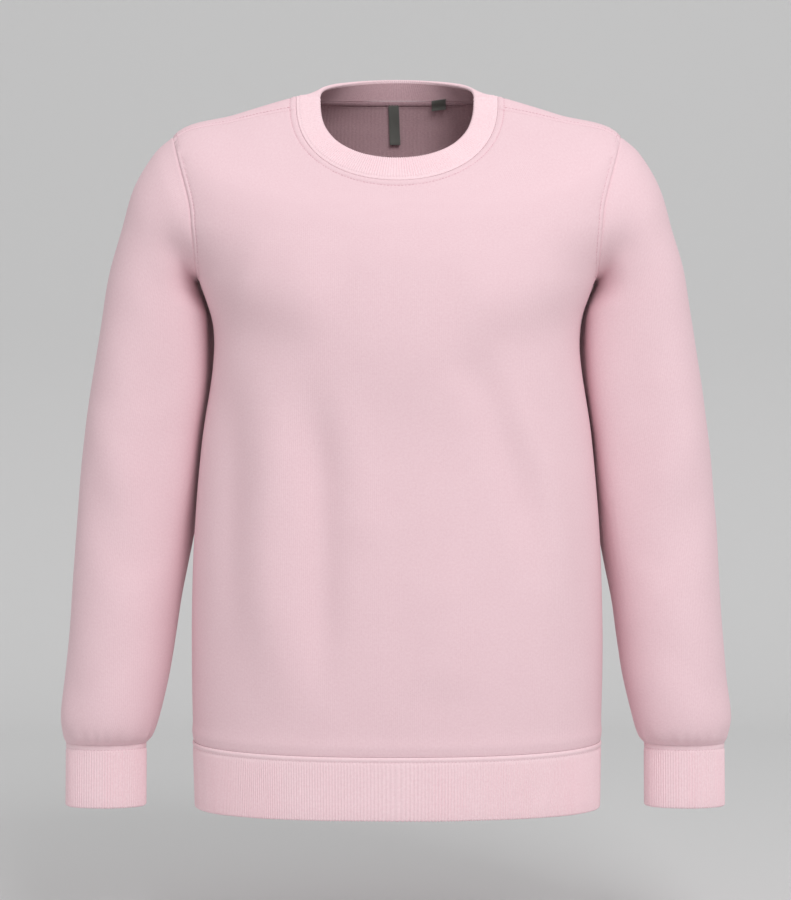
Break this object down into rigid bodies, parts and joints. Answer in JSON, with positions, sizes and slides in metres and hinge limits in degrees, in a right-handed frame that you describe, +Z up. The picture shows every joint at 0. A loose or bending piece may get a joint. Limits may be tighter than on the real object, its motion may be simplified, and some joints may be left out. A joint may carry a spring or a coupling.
{
  "type": "crewneck sweatshirt",
  "caption": "Long-sleeved crewneck sweatshirt in plain fleece, hanging hollow as on a wearer, with rib collar band, cuffs and waistband",
  "frame": {"origin": "on the midline of the garment at the height of its side neck points, where a wearer's shoulders hold it; mount wearer_shoulders", "axes": "+Z up towards the collar, -Y out of the chest, +Y out of the back, -X towards the wearer's right sleeve"},
  "size_m": [0.6661, 0.2471, 0.7371],
  "materials": {
    "fleece": "matt pale pink sweatshirt fleece, plain knit face with a fine nap",
    "rib": "pale pink rib knit, folded double",
    "label": "dark grey woven label, bare"
  },
  "bodies": {
    "root": {"front_panel": "fleece", "back_panel": "fleece", "sleeve_right": "fleece", "sleeve_left": "fleece", "neckband": "rib", "hem_band": "rib", "cuff_right": "rib", "cuff_left": "rib", "neck_label": "label", "size_label": "label"}
  },
  "joints": []
}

====================

§ **EXERCISE REQUIREMENTS**
Word for word, restate all of the data shown above.

§ **ANSWER TO THIS EXERCISE**
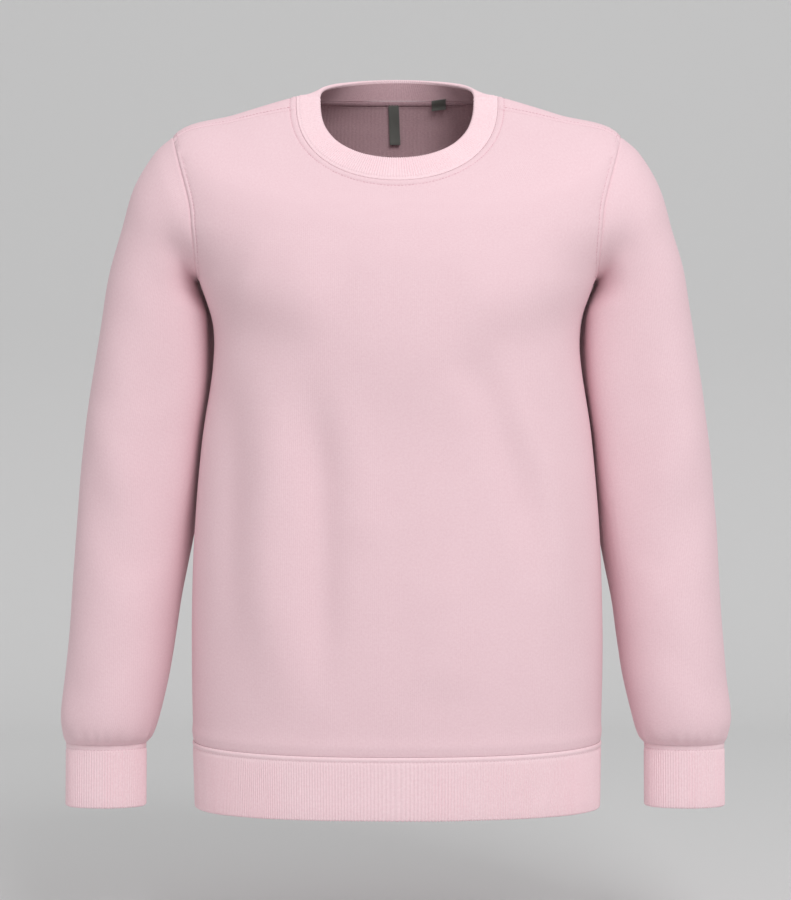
Break this object down into rigid bodies, parts and joints. Answer in JSON, with positions, sizes and slides in metres and hinge limits in degrees, in a right-handed frame that you describe, +Z up. The picture shows every joint at 0. A loose or bending piece may get a joint. Limits may be tighter than on the real object, its motion may be simplified, and some joints may be left out. A joint may carry a spring or a coupling.
{
  "type": "crewneck sweatshirt",
  "caption": "Long-sleeved crewneck sweatshirt in plain fleece, hanging hollow as on a wearer, with rib collar band, cuffs and waistband",
  "frame": {"origin": "on the midline of the garment at the height of its side neck points, where a wearer's shoulders hold it; mount wearer_shoulders", "axes": "+Z up towards the collar, -Y out of the chest, +Y out of the back, -X towards the wearer's right sleeve"},
  "size_m": [0.6661, 0.2471, 0.7371],
  "materials": {
    "fleece": "matt pale pink sweatshirt fleece, plain knit face with a fine nap",
    "rib": "pale pink rib knit, folded double",
    "label": "dark grey woven label, bare"
  },
  "bodies": {
    "root": {"front_panel": "fleece", "back_panel": "fleece", "sleeve_right": "fleece", "sleeve_left": "fleece", "neckband": "rib", "hem_band": "rib", "cuff_right": "rib", "cuff_left": "rib", "neck_label": "label", "size_label": "label"}
  },
  "joints": []
}